Oto więc ten papirus w dłuższym fragmencie, przeze mnie przetłumaczony:

________________________________________________________
„Gdy On przemawiał do tłumu, starsi ojcowie zapytali go: Panie, gorszysz nas, gdyż masz już ponad trzydzieści lat, twoją Matkę i braci znamy bo są wśród nas, jak też ich żony i dzieci widzimy, ale Ty – nie masz żony.

… Jezus rzekł do nich: moja żona
– to ci którzy słuchają przykazań Ojca mego i przyjmują je.
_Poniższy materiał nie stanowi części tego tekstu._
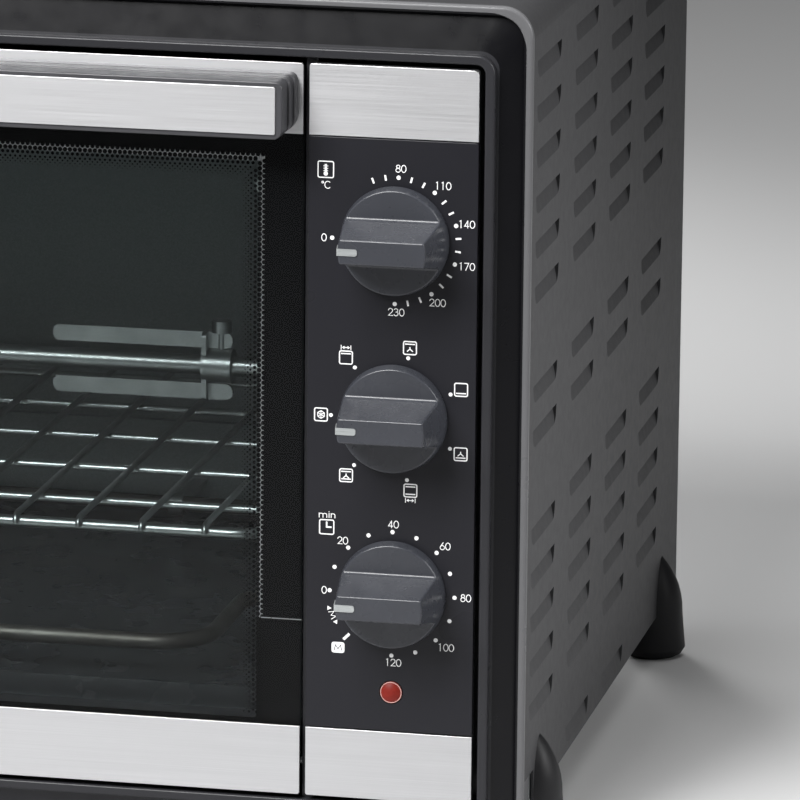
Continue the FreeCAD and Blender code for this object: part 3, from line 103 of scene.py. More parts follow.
# %% Floor and lamps
def flat_piece(name, corners, faces):
    mesh = bpy.data.meshes.new(name)
    mesh.from_pydata(corners, [], faces)
    mesh.update()
    piece = bpy.data.objects.new(name, mesh)
    bpy.context.collection.objects.link(piece)
    return piece


def paper():
    material = bpy.data.materials.new("studio_paper")
    material.use_nodes = True
    shader = material.node_tree.nodes["Principled BSDF"]
    shader.inputs["Base Color"].default_value = (0.55, 0.55, 0.55, 1)
    shader.inputs["Roughness"].default_value = 0.9
    return material


REACH = 9.0
floor = flat_piece("floor", [(-REACH, -REACH, 0), (REACH, -REACH, 0), (REACH, REACH, 0), (-REACH, REACH, 0)],
                   [(0, 1, 2, 3)])
floor.data.materials.append(paper())


def soft_box(name, place, target, width, height, power, spread=180):
    """A rectangular lamp in metres and watts that faces its target."""
    lamp = bpy.data.lights.new(name, "AREA")
    lamp.shape = "RECTANGLE"
    lamp.size = width
    lamp.size_y = height
    lamp.energy = power
    lamp.spread = math.radians(spread)
    stand = bpy.data.objects.new(name, lamp)
    stand.location = place
    stand.rotation_euler = (Vector(target) - Vector(place)).to_track_quat("-Z", "Y").to_euler()
    stand.visible_camera = False
    bpy.context.collection.objects.link(stand)


soft_box("key_lamp", (-0.6, -1.5, 1.5), (0.1, 0, 0.18), width=1.0, height=0.8, power=17, spread=90)
soft_box("front_lamp", (-0.08, -1.3, 1.95), (0.1, 0, 0.2), width=0.5, height=0.5, power=2.5, spread=60)
soft_box("side_lamp", (0.85, -0.15, 0.45), (0.25, -0.2, 0.17), width=0.2, height=0.5, power=0.6, spread=60)
soft_box("top_lamp", (0.2, 0.4, 2.3), (0.1, 0.1, 0.2), width=1.8, height=1.8, power=18)
soft_box("rear_lamp", (-0.8, 1.6, 0.25), (-0.05, 0.18, 0.17), width=0.8, height=0.25, power=5, spread=60)

world = bpy.data.worlds.new("studio")
bpy.context.scene.world = world
world.use_nodes = True
room = world.node_tree.nodes["Background"]
room.inputs["Color"].default_value = (0.86, 0.87, 0.89, 1)
room.inputs["Strength"].default_value = 0.08
bpy.context.scene.view_settings.view_transform = "Standard"
print("lamps", len(bpy.data.lights))

# %% [markdown]
# ## Tools for finishes
#
# Every finish below is mixed from the same few things: a base colour, a gloss, and a fine unevenness that
# changes one or both and raises the surface a little. The unevenness is noise, measured in millimetres on
# the piece itself, so that it keeps its true scale and stays with the piece when it moves. A picture file
# would do the same job, but it would need unwrapping and would blur when seen close.

# %% Start a finish, and the noise it uses
def start_finish(name, colour, roughness, metallic=0.0):
    material = bpy.data.materials.new(name)
    material.use_nodes = True
    shader = material.node_tree.nodes["Principled BSDF"]
    shader.inputs["Base Color"].default_value = (*colour, 1)
    shader.inputs["Roughness"].default_value = roughness
    shader.inputs["Metallic"].default_value = metallic
    return material, material.node_tree, shader


def blotches(tree, width, depth=None, height=None, detail=3):
    """Noise whose blotches have these sizes in millimetres along X, Y and Z."""
    place = tree.nodes.new("ShaderNodeTexCoord")
    scaled = tree.nodes.new("ShaderNodeMapping")
    sizes = (width, depth or width, height or width)
    scaled.inputs["Scale"].default_value = [1 / (size * MM) for size in sizes]
    noise = tree.nodes.new("ShaderNodeTexNoise")
    noise.inputs["Scale"].default_value = 1
    noise.inputs["Detail"].default_value = detail
    tree.links.new(place.outputs["Object"], scaled.inputs["Vector"])
    tree.links.new(scaled.outputs["Vector"], noise.inputs["Vector"])
    return noise.outputs["Fac"]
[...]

Ja mam obowiązek wypełnienia tego wszystkiego co mi polecił Ojciec, który jest w Niebiesiech. Zaprawdę, powiadam wam: Ja przybyłem z Domu Ojca, królestwa jego gdzie się nie żenią, ani za mąż nie wychodzą, ale wkrótce opuszczę was i powrócę do Ojca mego, a nikt kto nie wyszedł od Ojca – nie powróci do niego, tylko Syn. Dlatego żadna kobieta nie może być moją żoną, ale – wierząc we mnie i w moje słowa, chodząc za mną jak inni uczniowie moi – także i ona
będzie mogła zostać moim uczniem…”
_________________________________________________________

Przytoczyłem tu znany mi od dawna dużo obszerniejszy fragment tego tekstu koptyjskiego – którego cząstkę odkryła prof. King. To żadna sensacja. (*)

Czy wyróżnione kolorem niebieskim fragmenty muszą oznaczać, że „Jezus miał żonę”? Wyciąganie ze słów „moja żona” wniosku iż Jezus był żonaty – jest dla mnie po prostu dziecinne, nie przystoi żadnemu profesorowi. Przy braku kontekstu – jest to wniosek absolutnie „naciągany”, spełniający konkretne zapotrzebowanie.

Przedstawiona tu przeze mnie wersja jest dużo bardziej prawdopodobna przez analogię z innymi wydarzeniami Ewangelii, na przykład przytoczoną sceną odwiedzin Matki i braci Jezusa. Ten dłuższy fragment który podałem powyżej – umiejscawia teraz odkryty tekst w zrozumiałym dla nas kontekście. Prof. Karen King – będąca autorką wielu powieści literackich opartych na źródłach apokryficznych, takich jak tzw. „Ewangelia Marii Magdaleny” czy „Ewangelia Judasza” – uznawanych przez gnostyków, lecz odrzucanych przez kościół katolicki a także będąca autorką „Teologii feminizmu” – być może chciała w ten sposób wywołać zainteresowanie pewnymi teoriami i feminizmem, ale byłoby to nie do przyjęcia na gruncie naukowym; owszem – jako działania (byłego) pracownika nauki a dziś – prywatnej osoby, to niezłe działanie marketingowe i tylko tak chyba należy to traktować. Rzeczywistego chrześcijanina nie będzie to wprawiało w zaniepokojenie.
___________________________________________________
(*) Oczywiście to blef; „pełny tekst” tego zapisu został przeze mnie wymyślony, choć jest bardzo prawdopodobny, ale dowodzi on wielości kontekstów w których można przedstawić omawiany fragmencik a co za tym idzie – absolutnego braku uzasadnienia na medialny wniosek, że „Jezus miał żonę”. Wyjaśnia on odczytane fragmenty bez przyjmowania pochopnego twierdzenia, że Jezus był żonaty; twierdzenia na które brak potwierdzenia w tym jak i w innych znanych wiarygodnych tekstach.